By Bill Heaney
As a result, Keil School, a former mansion situated in rolling green fields sweeping down to the river past playing fields of hockey and rugby pitches, became a “remarkable example of naivety and false optimism trumping reality.”
Lady Smith said: “Protection of the reputation of the school was prioritised over the interests of children. That was a disgraceful abdication of responsibility. The prevailing culture allowed two paedophiles to operate without fear of discovery.”
She added on: “One of those, William Bain was a physics teacher and house tutor who, whilst employed at Keil between 1987 and 2000, groomed and sexually abused many children.
“He sexually abused some children on hundreds of occasions and did so on an almost daily basis.”
Publication of Lady Smith’s findings had been due to take place earlier this year. However, it was delayed until the outcome of proceedings against Bain. He faced multiple charges of sexually abusing children at a number of schools in Scotland, including Keil.
Two months ago at the High Court in Glasgow, Bain was convicted and sentenced to nine years in jail. However, that was his second trial having previously received six-and-a-half years in May 2016 for similar offences.
Lady Smith added: “The abuse Bain perpetrated persisted for years despite concerns about his behaviour arising early on after a parent complained.
“Inadequate investigation followed and the problem was then covered up by headmaster, Christopher Tongue and other senior staff.
“Despite parents being assured that reports of his behaviour would go on his record, this did not happen and Tongue’s successor as headmaster was never told about it.”
Lady Smith’s findings also state that housemaster, Ian Graham, stands out for his sadistic brutality.
He conducted mass beatings and used the belt excessively in situations where corporal punishment was never merited.
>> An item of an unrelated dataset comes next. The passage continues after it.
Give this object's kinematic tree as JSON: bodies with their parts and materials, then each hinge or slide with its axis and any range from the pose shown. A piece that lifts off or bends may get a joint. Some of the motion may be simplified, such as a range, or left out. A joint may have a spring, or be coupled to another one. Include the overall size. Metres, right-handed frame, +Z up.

His behaviour was known throughout the school but was never addressed or controlled.
Lady Smith’s report added: “For far too long Keil was a school with inadequate senior leadership and a lack of even the most basic of child protection systems to ensure that children in its care were safe.
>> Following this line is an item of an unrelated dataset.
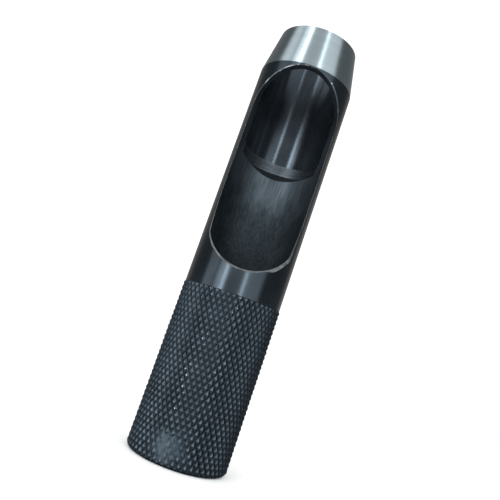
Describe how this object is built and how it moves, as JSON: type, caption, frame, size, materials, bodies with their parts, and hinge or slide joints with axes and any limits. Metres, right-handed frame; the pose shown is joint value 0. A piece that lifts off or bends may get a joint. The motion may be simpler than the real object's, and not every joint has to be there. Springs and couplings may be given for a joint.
{
  "type": "drive hole punch",
  "caption": "Hollow steel punch struck with a mallet to cut round holes in leather, with a knurled grip, a bored barrel, a side window for the cut discs and a ground bevel.",
  "frame": {"origin": "centre of the struck face, where the tool stands", "axes": "+Z along the tool's axis from the struck face to the cutting edge; the window opens towards -Y; X runs across the window"},
  "size_m": [0.025, 0.025, 0.1105],
  "materials": {
    "blackened_knurl": "diamond knurl, black oxide",
    "blackened_steel": "turned, black oxide",
    "ground_steel": "ground bright"
  },
  "bodies": {
    "root": {"knurled_grip": "blackened_knurl", "window_barrel": "blackened_steel", "cutting_nose": "ground_steel"}
  },
  "joints": []
}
“Keil is a remarkable example of naivety and false optimism trumping reality with the result that children were abused and in the case of William Bain, abusers had a free rein on a daily basis.”
Another predatory paedophile at the school was David Gutteridge. An English teacher and house tutor at Keil from 1989 to 1991, he abused one particularly vulnerable pupil away from the school having carefully engineered the circumstances.
In September 2024, he was convicted at Forfar Sheriff Court of having indecently assaulted that pupil and sentenced to 17 months imprisonment.
“The following year, at Harrow Crown Court, he was sentenced to a further 18 months’ imprisonment for two charges of indecent assault of a teenage boy in the 1980s. Those offences were committed in England prior to his arrival at Keil.”
The judge added: “The cases of Bain and Gutteridge are examples of a significant outcome of the inquiry’s work, albeit not by design. The promotion of criminal investigations and prosecutions is not part of SCA’s Terms of Reference.
“However, fresh prosecutions of both these paedophiles followed the exposure of their behaviour through the inquiry’s investigations and presentation of evidence, thereby demonstrating that those who abuse children in care may find it catching up with them, even decades later.
“Keil is not the only example of our work having had this effect.”
The school was originally established at Southend near Campbeltown by the Mackinnon-MacNeill Trust with the intention of educating a small number of boys, mainly the sons of farmers and estate owners, from the KIntyre peninsula.
It moved to Dumbarton in the 1920s and it is reported that it became a tough school where boys were expected to develop the ability to endure violence and suffer in silence.
It is also said that by the late 1950s abusive practices were normalised and remained so until the 1980s.
Top of page picture: Keil School in Helenslee Road, Kirktonhill, Dumbarton, as it is today, falling down and partly demolished.